Front Glass and Rear Mirror
The front of the mirror is plain glass with window tinting film applied to it. Our infinity mirror was based off the size of the glass we had lying around. It is the scanner glass from a disassembled home printer. All other dimensions for our mirror were based on that.
Alternately, you can use a one-way (also called a two-way) mirror instead of glass and tinting film. This is the type of mirror that you can see through from one side but is reflective on the other side. You can skip using the tinting film if you use one of these very expensive mirrors.
There are some films that probably work better than others; however, just about any film you get will work to some degree. Even plain glass with no film will work, it just won’t look as nice.
If you have a window tinting shop in your area you might take your glass to the shop and see if they have a piece of scrap tinting film that will fit your glass. More than likely they will have plenty in a trash can.
However, if you need to buy some tint film, the more “mirrored” the reflection is, the better the effect. You can buy enough film on Amazon to do a dozen mirrors for less than $10.
The rear of the box is just a regular mirror. Or, it could be another piece of glass with tinting film on it. It won’t be as reflective as a regular mirror, but it will work. You will want to add some type of backing (a thin piece of plywood will work) if you are using plain glass with tint film. A piece of plywood is also recommended (but not necessary) if you are using a regular mirror. This will help protect the back glass/mirror of your infinity mirror.

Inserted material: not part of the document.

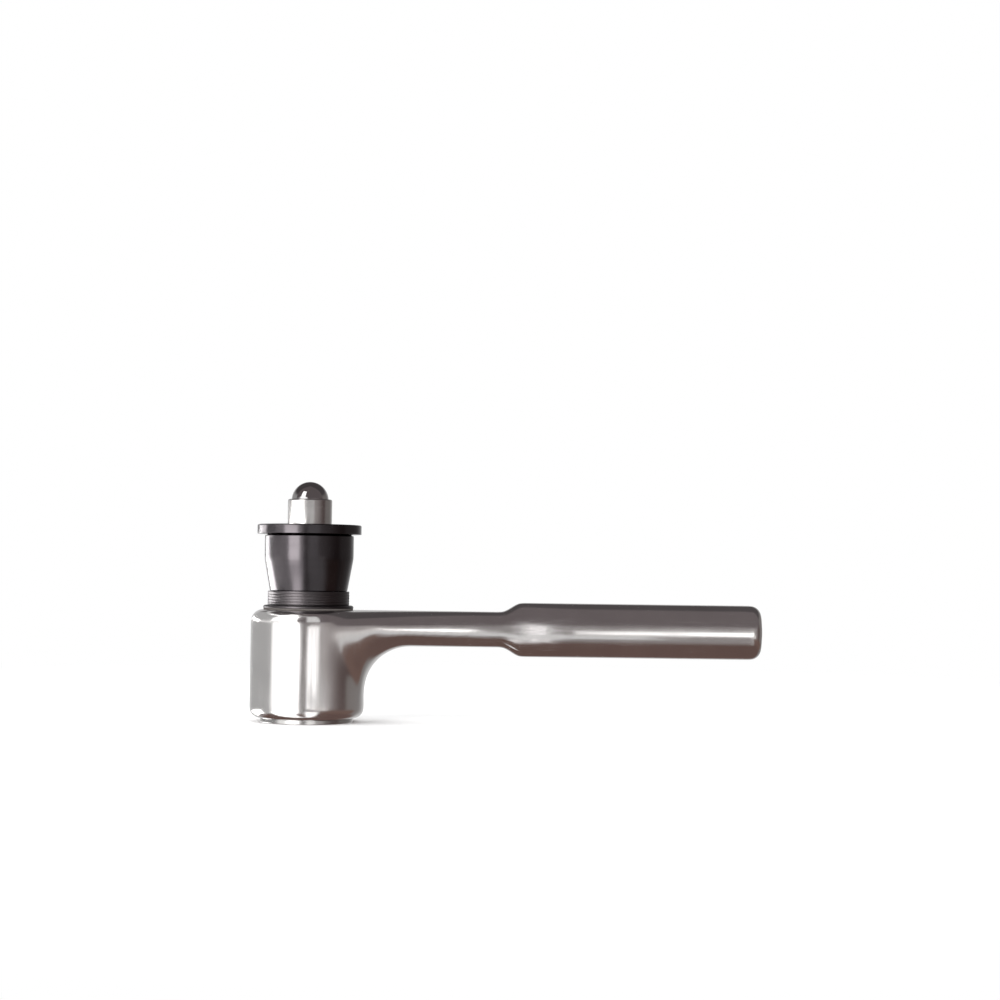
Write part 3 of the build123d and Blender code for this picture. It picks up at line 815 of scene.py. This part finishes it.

Cut 4 boards that are slightly larger than your front glass. Or, read through some options below to know how large your wooden box needs to be.
Assemble your 4 boards in the manner shown on the paper handed out at the Mini Maker Faire (or the PDF download). You want the box to be slightly larger than the glass and mirror you are using.
You can cut a rabbet in the box to set your front glass into. And then you can cover with some more decorative wood. That is the way our mirror is assembled. Or, you can just attach your glass to the wood and cover with a paper or wooden frame.
If you do not have a router or table saw to cut a rabbet, you could make your frame large enough that your glass can just sit inside the wooden box. Then attach some small strips of wood to the inside of the frame that the glass can rest on as you put a more decorative frame on the outside of the glass and box.
This is certainly an area where you can get creative in your assembly of the box and attaching the glass.
From the back of the box (with the front glass in place) draw a line around the inside of the box where your LED strip should be attached. For the best result your LED strip needs to be exactly centered between the glass and mirror.
The easiest way to get power into the box is through a power jack on the side or bottom. Ideally you would want to put power through the back of the infinity mirror. But that would require drilling a hole in the back mirror.
Our power jack is on the side of the box so that it can easily sit on a desk. If you plan to hang your mirror on a wall, you might want to put your power jack on the bottom of the box.
Because this is the side that does not show, this does not have to be as pretty as the front. Whatever way you attach the rear mirror to the box, you will want to make sure it is easily removable. This is so you can get into the infinity mirror to make changes or replace LEDs if you want to put a different color light strip into the box.
Ours just has a piece of thin plywood screwed to the box between the mirror and the edge of the box. This sandwiches the mirror in place but allows easy access if something needs to be repaired or changed.
Enjoy Your Mirror!
Now it is time to enjoy your mirror. It is a simple project that is fun to show off. It isn’t too complicated of a project but it can yield stunning results. We hope you enjoyed seeing ours at the Mini Maker Faire in Kingsport.